L’8 marzo ha il volto delle donne ucraine. Oggi, nella Giornata Internazionale della Donna, non si può che rivolgere a loro il nostro pensiero. Perché l’8 marzo non è la “Festa delle Donne”. Che ci sarà mai da festeggiare, poi? No, questa giornata deve essere l’occasione per riflettere su quanto abbiamo costruito in questi anni ma, soprattutto, sui passi che ancora vanno fatti. E oggi più che mai, mentre imperversa il combattimento tra Russia e Ucraina, deve essere il momento di chiedere con forza il cessate il fuoco, per salvare ciò che resta della vita di queste donne (e dei loro uomini).

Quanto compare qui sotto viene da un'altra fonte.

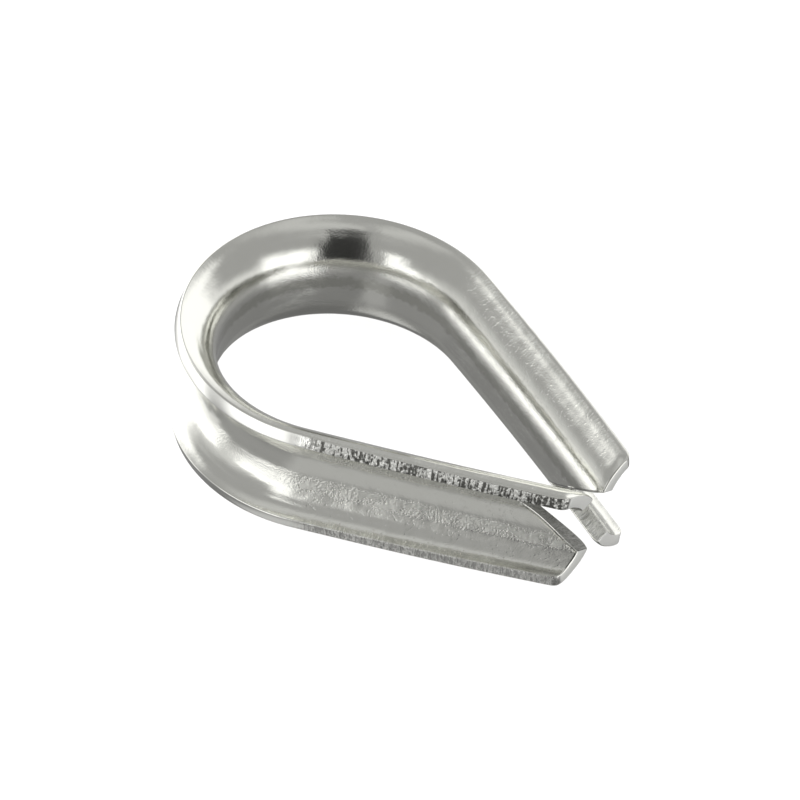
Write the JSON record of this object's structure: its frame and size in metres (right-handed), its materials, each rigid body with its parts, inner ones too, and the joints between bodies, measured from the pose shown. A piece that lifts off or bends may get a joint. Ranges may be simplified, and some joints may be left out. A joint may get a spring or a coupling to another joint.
{
  "type": "wire rope thimble",
  "caption": "Teardrop eye liner pressed from one stainless strip: an outward rope groove around a round crown, with legs that close to a cut-off tip.",
  "frame": {"origin": "centre of the round crown's wall, half way up the strip", "axes": "+X from the crown's centre to the tip, +Z square to the plane of the eye"},
  "size_m": [0.0469, 0.0324, 0.0124],
  "materials": {
    "stainless": "polished stainless strip, lightly grained where the die stretched it, sheared edges"
  },
  "bodies": {
    "root": {"thimble": "stainless"}
  },
  "joints": []
}
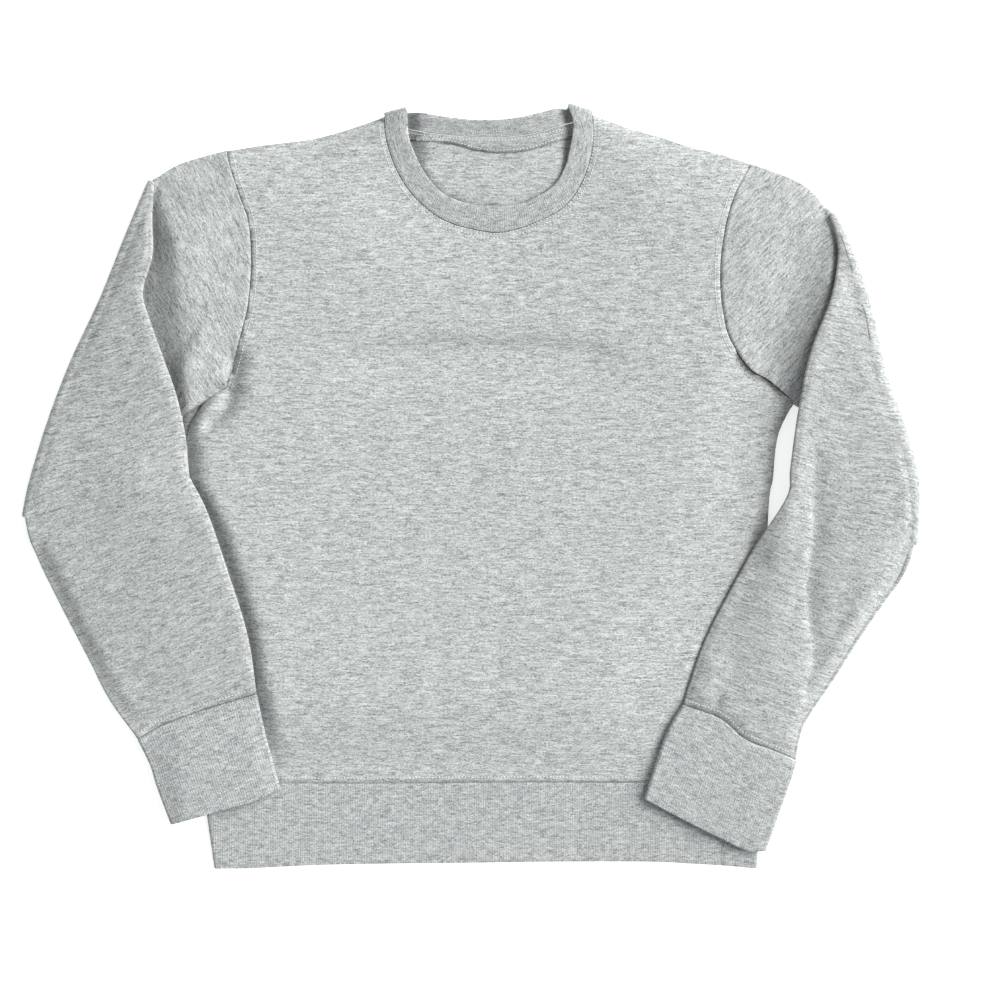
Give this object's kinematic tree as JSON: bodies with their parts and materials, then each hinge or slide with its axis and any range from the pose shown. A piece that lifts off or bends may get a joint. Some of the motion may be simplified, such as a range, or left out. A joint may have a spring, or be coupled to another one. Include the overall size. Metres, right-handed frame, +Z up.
{
  "type": "crewneck sweatshirt",
  "caption": "Light heather grey crewneck sweatshirt laid flat, both long sleeves folded over the front, with ribbed neck, cuffs and hem.",
  "frame": {"origin": "on the surface that the garment lies on, below the middle of its outline", "axes": "+Z up out of the surface, +Y towards the neck, +X to the right of the front as seen from above"},
  "size_m": [0.822, 0.7028, 0.0193],
  "materials": {
    "fleece": "light heather grey sweatshirt knit, matt",
    "rib": "light heather grey rib knit, matt",
    "tape": "light heather grey jersey tape, matt"
  },
  "bodies": {
    "root": {"back_panel": "fleece", "front_panel": "fleece", "hem_band": "rib", "neck_rib": "rib", "neck_tape": "tape", "sleeve_left": "fleece", "sleeve_right": "fleece", "cuff_left": "rib", "cuff_right": "rib"}
  },
  "joints": []
}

Al settimanale Mio, la giornalista e conduttrice tv Rosanna Cancellieri ha dichiarato: “L’8 marzo, oramai, è una sorta di ritualità di cui non abbiamo bisogno. C’è, invece, bisogno di una quotidiana presa di coscienza di cosa significhi essere donna oggi, in questa società dove ancora regnano discriminazione e non parità dei diritti”. Cancellieri ha poi aggiunto: “Essere donna significa essere combattenti”. E mai come in questo momento storico le donne ucraine, ma anche quelle russe, stanno dimostrando di esserlo.
Donne prede di stupri e sevizie, crimine collaterale dell’invasione bellica.
Donne che piangono i propri figli, i propri mariti, i propri fratelli e le proprie sorelle caduti in guerra.
Donne in fuga dalle bombe, che appiccicano adesivi con il gruppo sanguigno sui vestiti dei loro figli, previdenti e riflessive nonostante la paura.
Donne che combattono in prima fila o nelle retrovie per difendere il proprio Paese.
Donne che si prendono cura amorevolmente dei soldati prigionieri.
E donne, piccole, appena adolescenti, che tra le mura di un freddo bunker intonano la colonna sonora di un film di animazione per distrarre i bambini e i propri coetanei, regalando loro un pizzico di normalità.
Mettere la donna al centro
Ma come non citare la controparte? Donne, in Russia, che sfidano “la legge” per protestare in piazza contro la guerra, col rischio di essere arrestate.
Donne, come Elena Kovalskaya, direttrice del Meyerhold Center, il teatro statale di Mosca, che lasciano il proprio incarico di prestigio in segno di protesta.
Donne, ucraine e russe, accomunate da un unico sentimento: la resilienza, che le porta ad assorbire l’urto della vita senza “rompersi”, ad affrontare e superare questo momento di terrore, di morte, di distruzione con la forza e la dignità che solo una Donna ha.
Perché le donne, grandi assenti ai tavoli in cui la guerra di decide e si contratta, sono le prime vittime laddove la si subisce. E allora, in questo giorno di riflessione, e non di festa, la speranza è che il popolo femminile venga messo al centro delle discussioni con l’intento di contrapporre il coraggio, la resilienza e il senso di protezione che lo caratterizza agli atti di violenza e morte che stiamo vivendo.
Perché, a volerla buttare sull’ironia, che salva sempre, anche nei momenti più duri, come recitava un vecchio meme: “Se il mondo fosse governato da donne, non ci sarebbero guerre. Al massimo solo Paesi che non si parlano”.